Further, with my ego as enlargened as it had become, by acheving a personal dream and yet in failing to allow this to manifest as faith in myself, I let it overcome the better parts of myself, which connected me to the rest of the human race. Invincibble, in my little anu bubble and perfect little gang I concocted and thrived in, I thought that I had evaded a brush with reality, brought on by the common experience of moving interstate and forging a life beyond childhood and university relationships.
And in this bubble I sat, for many years on end, never questioning my values and the ideals I held about a successful life and career. It is true that in the absence of childhood friendships I was lucky to find instant connections with people of diverse ages, life experiences and cultures in a city as challenging as Canberra is for any new inhabitant to break into.
However, as the months and years took flight, it felt that I was constantly facing little obstacles that were adding up to an unwarranted and nonsensical personal trajectory. Though, as I continued to deny the impact of this on my overall sense of entitlement, my thinking became more reclusive and less in touch with the social values I had tended to during my community engagement days at St Vinnies, at the Magdalene Centre.
So when the buck stopped and the application progress came to an abrupt halt, I noticed ever so slowly, the safety and protection inbuilt into myriads of friendship unravel at the furl. And not once did the process of natural progression in oposite directions feel natural to me. Quite the contrary, it felt like an assault on my identity, which had become entirely ingrained in the love, connection, energy and potential of such an incredible group of unique individals.
However, as a person whose life is built on an adoration for words and language and the connections enlivened in etymological choice, the absence of questions and discussion around my hopes and dreams, however abstract, beat down like a wooden drum played by my next door neighbor when he was three.
Right before me, the changing nature of my friendships, fraying at the edges, depicted a significant sense of failure in myself to be the person that brought me into the fold on the first place and brought me to the nation's capital. In my head, I began penning the story of human weakness in place of personal incompetency, a narrative which only served to separate me from my own.
True, I was toppled over by the hope that these friendships and relationships would resist the force of time and life, and that they were vulnerable to the same process of change and circumstance that life incites in its tendency to onward go, baffled me into a sprial of despair about humanity at best.
Little did I realise that it was not a loss of faith in others which bound me to the fate of human disconnect, but the resounding story I had played on repeat, for reasons I scant yet understood.

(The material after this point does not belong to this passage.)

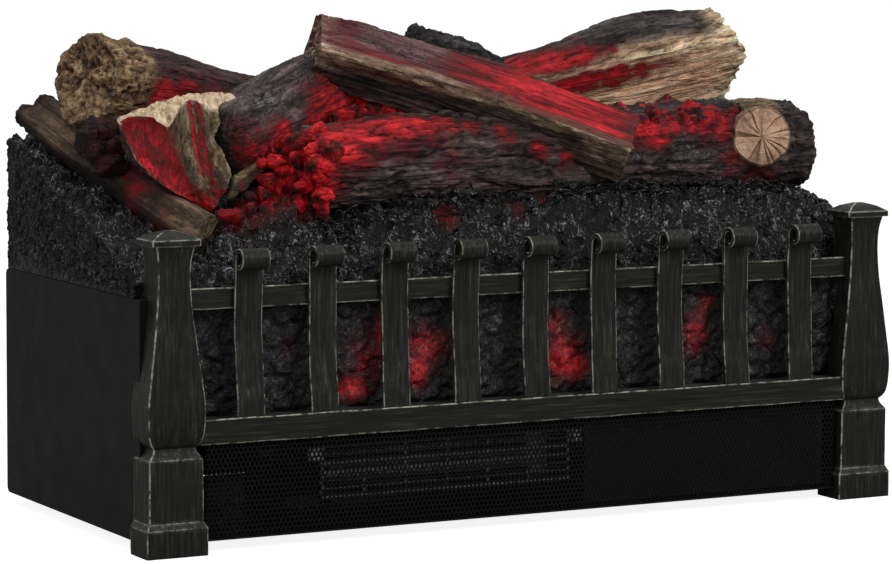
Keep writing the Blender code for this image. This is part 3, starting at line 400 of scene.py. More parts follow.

Worse, unbeknownst to me, it did not occur to me that my quest in search of my identity meant taking me away from these relationships, and actually having to do the hard work on my own.
And without the resounding support of my political and social backbone that I found in Canberra, my colour, my upbringing, my political views and my dream of marrying the trifecta into a perfect story in which I would be the hero, took a solid erruption n the same way as my friendships. And when blasted open by my friends
Was my anger or bitterness separating me from my fellow humans? Was my story simply a failed attempt at neoliberal existence, in the face of a pre-written success story which shaped my critical outlook?
During these years, that I was too weak to argue reasonably and too resentful to speak compassionately, are no small truths. Only when I allowed myself to be unfurled by the chaos inside my head and the conflicting views about what the good, meaningful, successful life looked like, that I began to drift away from the obliged narrative, from the misunderstood part of me that enabled me to string along as part of the chorus in someone's play.